取り組みの背景と目的
近年、ミズナラ等が集団的に枯損する「ナラ枯れ」が全国的に発生し、その対策が課題だ。枯死した樹木を立木のまま放置することで、周辺の別の木に被害が広がったり、倒木などの危険が発生したりするため、早期の対処が必要となる。
所沢市では、広大な森林緑地内に職員が足を運び、枯死木調査を行っているが、業務量など課題があり、効率が良く有用性のある調査方法を検討していた。NTT東日本は、所沢市よりこの課題についての相談を受け、以前から森林調査ソリューションにおいて連携しているDeepForest Technologiesの技術を活用した課題解決を所沢市へ提案した。
所沢市における枯死木調査においても、ドローンで撮影した画像データと「DF Scanner」によるAI解析が有効であると想定し、3者で連携して実証を行うこととした。このような汎用的な市販ソフトウェアを用いた枯死木調査の実証実験は国内初の試みだ。

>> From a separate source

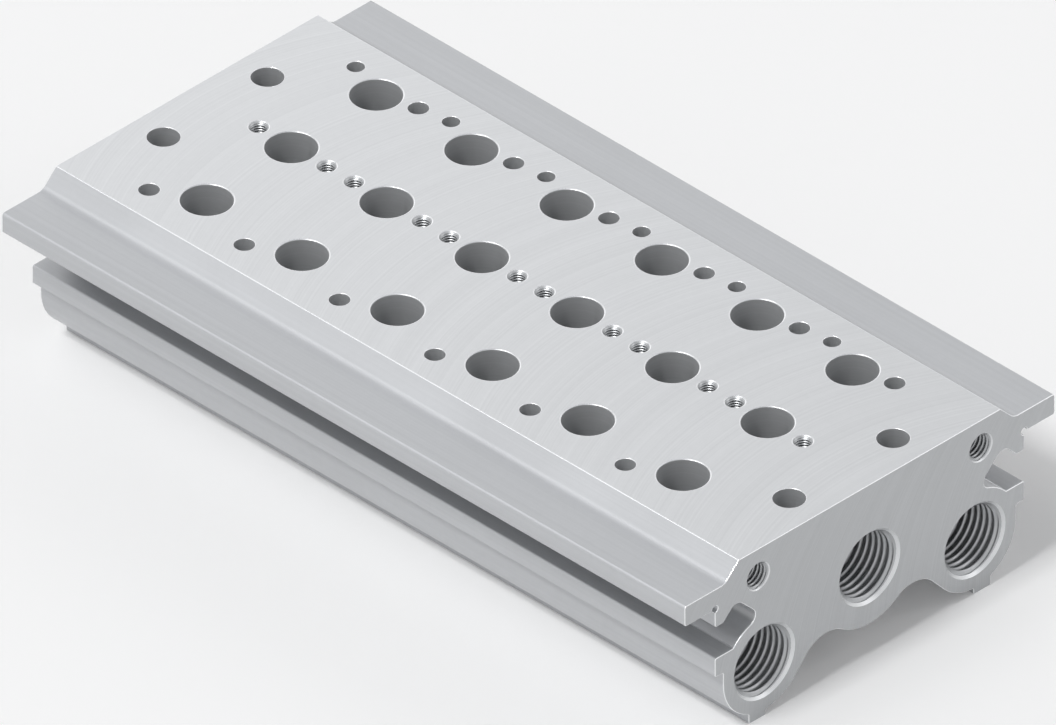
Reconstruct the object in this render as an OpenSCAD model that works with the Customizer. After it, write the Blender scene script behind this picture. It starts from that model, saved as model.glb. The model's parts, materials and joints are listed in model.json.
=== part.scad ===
// Manifold block for a row of solenoid valves: one extruded rail, drilled and tapped.
// X runs along the rail, Y across it and Z up. The origin is under the middle, level with the feet.
// The near end is at +X and the front side at -Y. All sizes are in millimetres.

/* [Rail length] */
// Number of valve stations
stations = 6; // [1:1:12]
// Distance from one station to the next
station_pitch = 22; // [20:0.1:40]
// From the near end face to the middle of the first station
near_margin = 24.3; // [22:0.1:40]
// From the middle of the last station to the far end face
far_margin = 23.4; // [22:0.1:40]

/* [Head] */
// Height of the rail, from the feet to the valve face
rail_h = 34; // [33:0.1:45]
// Width of the flat valve face
face_w = 60.4; // [58:0.1:64]
// How far the flanges lie below the valve face, joined by slopes at 45 degrees
shoulder_drop = 3.2; // [1:0.1:5]
// Radius at the foot of each slope
shoulder_r = 2.4; // [0.5:0.1:4]

/* [Side flanges] */
// Width over both flanges
flange_w = 85.4; // [80:0.1:110]
// Thickness of a flange
flange_t = 4; // [2:0.1:5]
// Radius along a flange's outer edges
flange_edge_r = 0.5; // [0.1:0.05:0.9]

/* [Clamp grooves] */
// Width over the claws above the grooves and the lips below them
claw_w = 71.4; // [70:0.1:76]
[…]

「DF Scanner」は一般的なデジタルカメラを搭載した安価なドローンで撮影した画像データでも樹木の状況を解析できるため、本取り組みの実用有効性が確認された場合、市販ソフトウェアと一般的なドローンで撮影した画像による再現性のあるソリューションの提供が可能になり、他の自治体様においても森林管理における職員の稼働とコストの大幅な削減が期待され、森林保全活動を迅速かつ確実に推進できるという。